- **What you are asked to do**: Quote exactly, and only, the lines of the material below from the line with "even_round(3, round_2_chain, round_3_chain, round_3_layout)" through the line with "obj.parent = empty".

────────────────

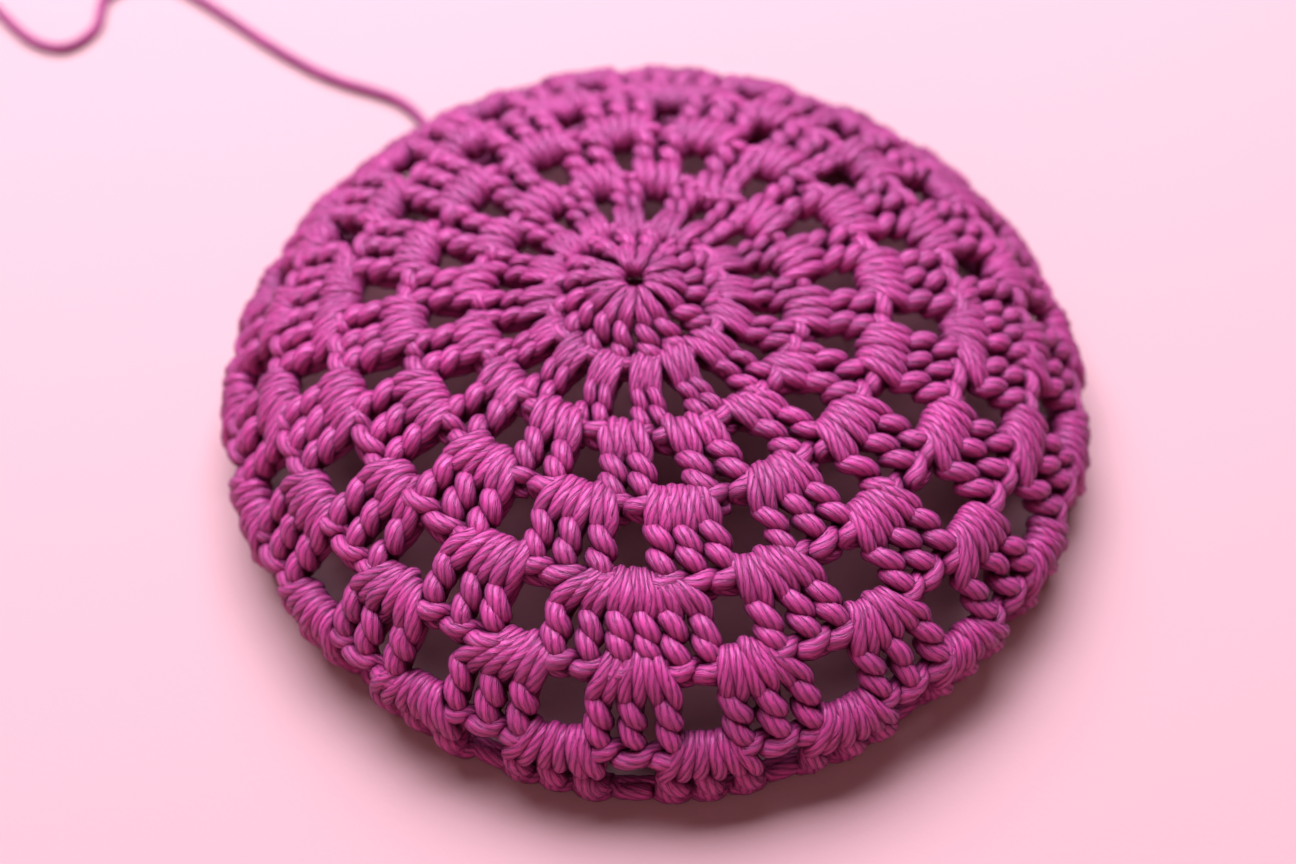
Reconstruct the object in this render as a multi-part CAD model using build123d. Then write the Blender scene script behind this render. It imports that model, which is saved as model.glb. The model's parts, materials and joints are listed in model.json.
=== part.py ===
from build123d import *
import math
import os

# A crocheted openwork cap, lying crown up on a table with its working yarn still attached.
# The cap is seven rounds of treble-like stitches. Each round is a ring of posts standing in the
# spaces of the round before, closed by a top chain. Lengths are in millimetres.
# Origin: centre of the rim's resting face. +Z is up. The front of the cap faces -Y.
# Azimuths are in degrees, 0 at the front and growing towards +X.

# Yarn and stitch sizes
yarn_radius = 1.05
chain_radius = 1.9
post_head_radius = 1.95
post_foot_radius = 1.45
post_foot_pitch = 1.9
round_gap = 0.4
stitch_gap = 0.1

# Where each round's top chain runs: radius from the cap's axis and height above the table
centre_ring_radius = 2.9
centre_ring_height = 35.6
round_1_chain = (15.0, 31.4)
round_2_chain = (28.4, 30.3)
round_3_chain = (41.7, 30.1)
round_4_chain = (54.9, 27.6)
round_5_chain = (67.2, 22.3)
round_6_chain = (77.0, 13.1)
edge_chain = (80.2, 1.7)

# Round 1: single posts fanned tightly about the centre ring
round_1_posts = 16
round_1_azimuth = 11.25
round_1_foot_radius = 0.85
round_1_foot = (4.9, 34.9)

# Rounds 2 to 7: number of clusters, posts in a cluster, azimuth of one cluster, width of a hole
round_2_layout = (16, 2, 3.8, 3.0)
round_3_layout = (16, 2, 18.2, 4.5)
round_4_layout = (16, 3, 7.0, 5.0)
round_5_layout = (12, 3, 21.2, 5.0)
round_6_layout = (20, 3, 356.2, 5.5)
round_7_layout = (20, 3, 4.9, 5.0)

# Round 5 also has four double clusters, a quarter turn apart, each between two spaces
corner_count = 4
corner_posts = 6
corner_azimuth = 356.2
clusters_per_corner = 3
cluster_step_in_quarter = 20.0

# Round 7 hangs straight down outside round 6, so that round 6 can be pressed down inside it
rim_post_line = 81.15
rim_post_radius = 1.75
rim_post_top = 10.6
rim_post_bottom = 5.45
rim_foot_pitch = 3.6
table_size = 400

# The first post of each round is a start chain of three links, near this seam azimuth
seam_azimuth = 154.0
start_chain_links = 3
start_chain_radius = 1.5
start_chain_waist = 0.7
start_chain_lean = 1.5

# Beginning yarn end, woven under round 1 inside the cap
start_tail_radius = 9.5
start_tail_height = 30.2
start_tail_from = 100.0
start_tail_to = 250.0

# Working loop and working yarn, leaving the rim at the back left
working_loop_azimuth = 211.9
working_loop_line = 82.4
working_loop_height = 6.3
working_loop_major = 1.6
working_loop_minor = 0.9
yarn_exit_azimuth = 214.0
yarn_exit_line = 86.5
yarn_bend_gap = 1.4
yarn_near_points = [(-56.5, 82.2), (-72.5, 89.7)]
yarn_bend_point = (-85.5, 98.8)
yarn_far_points = [
    (-106.5, 116.6),
    (-117.5, 122.8),
    (-126.9, 116.6),
    (-127.5, 106.2),
    (-133.0, 99.8),
    (-141.5, 102.4),
    (-152.5, 113.8),
]


def on_cap(radius, height, azimuth=0.0):
    """Point at a radius, height and azimuth of the cap."""
    turn = math.radians(azimuth)
    return Vector(radius * math.sin(turn), -radius * math.cos(turn), height)


def tapered_post(foot, head, foot_size, head_size):
    """Round-ended post from foot to head, thicker towards its head."""
    axis = head - foot
    length = axis.length
    outline = make_face(
        Polyline((0, -foot_size), (0, length + head_size))
        + ThreePointArc(
            (0, length + head_size),
            (head_size * math.sin(math.pi / 4), length + head_size * math.cos(math.pi / 4)),
            (head_size, length),
        )
        + Line((head_size, length), (foot_size, 0))
        + ThreePointArc(
            (foot_size, 0),
            (foot_size * math.sin(math.pi / 4), -foot_size * math.cos(math.pi / 4)),
            (0, -foot_size),
        )
    )
    upright = revolve(Plane.XZ * outline, Axis.Z)
    return Plane(origin=foot, z_dir=axis) * upright


def meridian_between(inner, outer, radius):
    """Height of the straight line from inner to outer, each (radius, height), at a radius."""
    share = (radius - inner[0]) / (outer[0] - inner[0])
    return inner[1] + share * (outer[1] - inner[1])


def head_pitch(chain_line, posts_in_round, holes_in_round, hole_width):
    """Spacing of the post heads along the top chain, with every hole hole_width wide."""
    return (2 * math.pi * chain_line - holes_in_round * hole_width) / posts_in_round


def head_point(inner, outer):
    """Radius and height of a post's head, just short of its top chain."""
    span = math.dist(inner, outer)
    share = 1 - (chain_radius + stitch_gap + post_head_radius) / span
    line = inner[0] + (outer[0] - inner[0]) * share
    return line, meridian_between(inner, outer, line)


def foot_point(inner, outer):
    """Radius and height of a post's foot, clear of the round before."""
    line = inner[0] + chain_radius + round_gap + post_foot_radius
    return line, meridian_between(inner, outer, line)


def post_ends(inner, outer, posts, index, pitch):
    """Foot and head of one post of a cluster centred on the front."""
    place = index - (posts - 1) / 2
    foot_line, foot_height = foot_point(inner, outer)
    head_line, head_height = head_point(inner, outer)
    foot_turn = math.degrees(place * post_foot_pitch / foot_line)
    head_turn = math.degrees(place * pitch / outer[0])
    foot = on_cap(foot_line, foot_height, foot_turn)
    head = on_cap(head_line, head_height, head_turn)
    return foot, head


def cluster(inner, outer, posts, pitch, skip_first=False):
    """Posts fanning out of one space, centred on the front; the first may be left out."""
    fan = None
    for index in range(1 if skip_first else 0, posts):
        foot, head = post_ends(inner, outer, posts, index, pitch)
        post = tapered_post(foot, head, post_foot_radius, post_head_radius)
        fan = post if fan is None else fan + post
    return fan


def start_chain(foot, head, foot_size, head_size):
    """Column of chain links from foot to head that stands for the first post of a round."""
    length = (head - foot).length
    link = length / start_chain_links
    outline = Line((0, 0), (start_chain_waist * foot_size, 0))
    for index in range(start_chain_links):
        size = foot_size + (head_size - foot_size) * (index + 0.5) / start_chain_links
        below = outline @ 1
        above = (start_chain_waist * size, link * (index + 1))
        outline = outline + ThreePointArc(below, (size, link * (index + 0.5)), above)
    outline = outline + Line(outline @ 1, (0, length)) + Line((0, length), (0, 0))
    column = revolve(Plane.XZ * make_face(outline), Axis.Z)
    return Plane(origin=foot, z_dir=head - foot) * column


def nearest_to_seam(azimuths):
    """The azimuth of the list that lies closest to the seam."""
    return min(azimuths, key=lambda azimuth: abs((azimuth - seam_azimuth + 180) % 360 - 180))


def turned(shape, azimuth):
    """The shape turned about the cap's axis."""
    return Rot(0, 0, azimuth) * shape


def solids_of(shapes):
    """One compound of all the solids in the shapes."""
    return Compound(children=[solid for shape in shapes for solid in shape.solids()])


def save(shape, node):
    """Write one node."""
    shape.label = node
    export_step(shape, "parts/" + node + ".step")


def save_chain(line, node):
    """Top chain: a closed ring of stitch tops."""
    save(Pos(0, 0, line[1]) * Torus(line[0], chain_radius), node)


def leaned(foot, line):
    """The foot of a start chain, moved along its round to stand clear of the next post."""
    return foot.rotate(Axis.Z, -math.degrees(start_chain_lean / line))


def save_cluster_round(number, inner, outer, azimuths, posts, pitch):
    """Clusters of one round, and the start chain in place of its first post."""
    seam = nearest_to_seam(azimuths)
    whole = cluster(inner, outer, posts, pitch)
    with_gap = cluster(inner, outer, posts, pitch, skip_first=True)
    shapes = [turned(with_gap if azimuth == seam else whole, azimuth) for azimuth in azimuths]
    save(solids_of(shapes), f"round_{number}_clusters")
    foot, head = post_ends(inner, outer, posts, 0, pitch)
    column = start_chain(leaned(foot, inner[0]), head, start_chain_radius, start_chain_radius)
    save(turned(column, seam), f"round_{number}_start_chain")


def even_azimuths(layout):
    """Azimuths of evenly spaced clusters."""
    count, _, first, _ = layout
    return [(first + 360 / count * index) % 360 for index in range(count)]


def round_1():
    """Centre ring, the first ring of posts, its start chain and the beginning yarn end."""
    save(Pos(0, 0, centre_ring_height) * Torus(centre_ring_radius, yarn_radius), "centre_ring")
    foot = on_cap(*round_1_foot)
    head = on_cap(*head_point(round_1_foot, round_1_chain))
    post = tapered_post(foot, head, round_1_foot_radius, post_head_radius)
    azimuths = [round_1_azimuth + 360 / round_1_posts * index for index in range(round_1_posts)]
    seam = nearest_to_seam(azimuths)
    others = [turned(post, azimuth) for azimuth in azimuths if azimuth != seam]
    save(solids_of(others), "round_1_stitches")
    column = start_chain(foot, head, round_1_foot_radius, start_chain_radius)
    save(turned(column, seam), "round_1_start_chain")
    save_chain(round_1_chain, "round_1_top_chain")
    middle = (start_tail_from + start_tail_to) / 2
    path = ThreePointArc(
        on_cap(start_tail_radius, start_tail_height, start_tail_from),
        on_cap(start_tail_radius, start_tail_height, middle),
        on_cap(start_tail_radius, start_tail_height, start_tail_to),
    )
    save(strand(path), "start_tail")


def strand(path):
    """Plain yarn along a path."""
    section = Plane(origin=path @ 0, z_dir=path % 0) * Circle(yarn_radius)
    return sweep(section, path=path)


def even_round(number, inner, outer, layout):
    """A round whose clusters are all alike and evenly spaced."""
    count, posts, _, hole_width = layout
    pitch = head_pitch(outer[0], count * posts, count, hole_width)
    save_cluster_round(number, inner, outer, even_azimuths(layout), posts, pitch)
    save_chain(outer, f"round_{number}_top_chain")


def round_5():
    """Twelve plain clusters in four groups, with a double cluster between the groups."""
    count, posts, first, hole_width = round_5_layout
    holes = count + corner_count
    posts_in_round = count * posts + corner_count * corner_posts
    pitch = head_pitch(round_5_chain[0], posts_in_round, holes, hole_width)
    azimuths = []
    for quarter in range(corner_count):
        for step in range(clusters_per_corner):
            azimuths.append(first + 90 * quarter + cluster_step_in_quarter * step)
    save_cluster_round(5, round_4_chain, round_5_chain, azimuths, posts, pitch)
    corner = cluster(round_4_chain, round_5_chain, corner_posts, pitch)
    corners = [turned(corner, corner_azimuth + 90 * quarter) for quarter in range(corner_count)]
    save(solids_of(corners), "round_5_corner_clusters")
    save_chain(round_5_chain, "round_5_top_chain")


def rim_post_ends(posts, index, pitch):
    """Foot and head of a rim post: it hangs from round 6 down to the edge chain."""
    place = index - (posts - 1) / 2
    foot_turn = math.degrees(place * rim_foot_pitch / rim_post_line)
    head_turn = math.degrees(place * pitch / rim_post_line)
    foot = on_cap(rim_post_line, rim_post_top, foot_turn)
    head = on_cap(rim_post_line, rim_post_bottom, head_turn)
    return foot, head


def round_7():
    """Rim: short clusters hanging outside round 6, closed by the edge chain that rests."""
    count, posts, _, hole_width = round_7_layout
    pitch = head_pitch(rim_post_line, count * posts, count, hole_width)
    azimuths = even_azimuths(round_7_layout)
    seam = nearest_to_seam(azimuths)
    shapes = []
    for azimuth in azimuths:
        for index in range(1 if azimuth == seam else 0, posts):
            ends = rim_post_ends(posts, index, pitch)
            shapes.append(turned(tapered_post(*ends, rim_post_radius, rim_post_radius), azimuth))
    save(solids_of(shapes), "round_7_clusters")
    foot, head = rim_post_ends(posts, 0, pitch)
    column = start_chain(foot, head, start_chain_radius, start_chain_radius)
    save(turned(column, seam), "round_7_start_chain")
    ring = Pos(0, 0, edge_chain[1]) * Torus(edge_chain[0], chain_radius)
    table = Pos(0, 0, -chain_radius) * Box(table_size, table_size, 2 * chain_radius)
    save(ring - table, "round_7_edge_chain")
    loop_place = Plane(
        origin=on_cap(working_loop_line, working_loop_height, working_loop_azimuth),
        z_dir=on_cap(1, 0, working_loop_azimuth + 90),
    )
    save(loop_place * Torus(working_loop_major, working_loop_minor), "working_loop")


def working_yarn():
    """Working yarn on the table, in a near and a far length that swing and bend."""
    start = on_cap(yarn_exit_line, yarn_radius, yarn_exit_azimuth)
    bend = Vector(*yarn_bend_point, yarn_radius)
    near = [Vector(x, y, yarn_radius) for x, y in yarn_near_points]
    far = [Vector(x, y, yarn_radius) for x, y in yarn_far_points]
    whole = Spline(start, *near, bend, *far).edge()
    bend_share = whole.param_at_point(bend)
    gap_share = yarn_bend_gap / whole.length
    save(strand(whole.trim(0, bend_share - gap_share)), "working_yarn_near")
    save(strand(whole.trim(bend_share, 1)), "working_yarn_far")


os.makedirs("parts", exist_ok=True)
round_1()
even_round(2, round_1_chain, round_2_chain, round_2_layout)
even_round(3, round_2_chain, round_3_chain, round_3_layout)
even_round(4, round_3_chain, round_4_chain, round_4_layout)
round_5()
even_round(6, round_5_chain, round_6_chain, round_6_layout)
round_7()
working_yarn()
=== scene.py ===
import json
import math
from collections import namedtuple

import bpy
import numpy as np
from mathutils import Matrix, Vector


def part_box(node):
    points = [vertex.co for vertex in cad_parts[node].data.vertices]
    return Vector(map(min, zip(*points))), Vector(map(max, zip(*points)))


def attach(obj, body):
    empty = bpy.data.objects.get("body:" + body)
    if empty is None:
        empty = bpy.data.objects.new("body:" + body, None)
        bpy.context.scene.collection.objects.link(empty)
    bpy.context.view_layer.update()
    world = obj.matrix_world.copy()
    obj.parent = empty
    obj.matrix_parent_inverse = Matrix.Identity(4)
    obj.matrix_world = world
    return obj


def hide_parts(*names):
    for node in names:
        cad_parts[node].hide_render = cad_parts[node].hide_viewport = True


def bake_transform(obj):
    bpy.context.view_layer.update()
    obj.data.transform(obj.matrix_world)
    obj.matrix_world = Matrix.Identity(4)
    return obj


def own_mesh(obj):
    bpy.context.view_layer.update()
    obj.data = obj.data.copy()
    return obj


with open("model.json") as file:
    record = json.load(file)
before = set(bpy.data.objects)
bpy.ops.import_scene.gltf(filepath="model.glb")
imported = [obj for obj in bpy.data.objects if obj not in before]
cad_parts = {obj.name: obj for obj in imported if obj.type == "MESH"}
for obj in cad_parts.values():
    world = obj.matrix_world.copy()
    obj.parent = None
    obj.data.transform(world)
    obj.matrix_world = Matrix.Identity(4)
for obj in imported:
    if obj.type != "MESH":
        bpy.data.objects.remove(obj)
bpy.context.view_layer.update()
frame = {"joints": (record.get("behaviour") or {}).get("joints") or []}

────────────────

- **Output of the task**:
even_round(3, round_2_chain, round_3_chain, round_3_layout)
even_round(4, round_3_chain, round_4_chain, round_4_layout)
round_5()
even_round(6, round_5_chain, round_6_chain, round_6_layout)
round_7()
working_yarn()
=== scene.py ===
import json
import math
from collections import namedtuple

import bpy
import numpy as np
from mathutils import Matrix, Vector


def part_box(node):
    points = [vertex.co for vertex in cad_parts[node].data.vertices]
    return Vector(map(min, zip(*points))), Vector(map(max, zip(*points)))


def attach(obj, body):
    empty = bpy.data.objects.get("body:" + body)
    if empty is None:
        empty = bpy.data.objects.new("body:" + body, None)
        bpy.context.scene.collection.objects.link(empty)
    bpy.context.view_layer.update()
    world = obj.matrix_world.copy()
    obj.parent = empty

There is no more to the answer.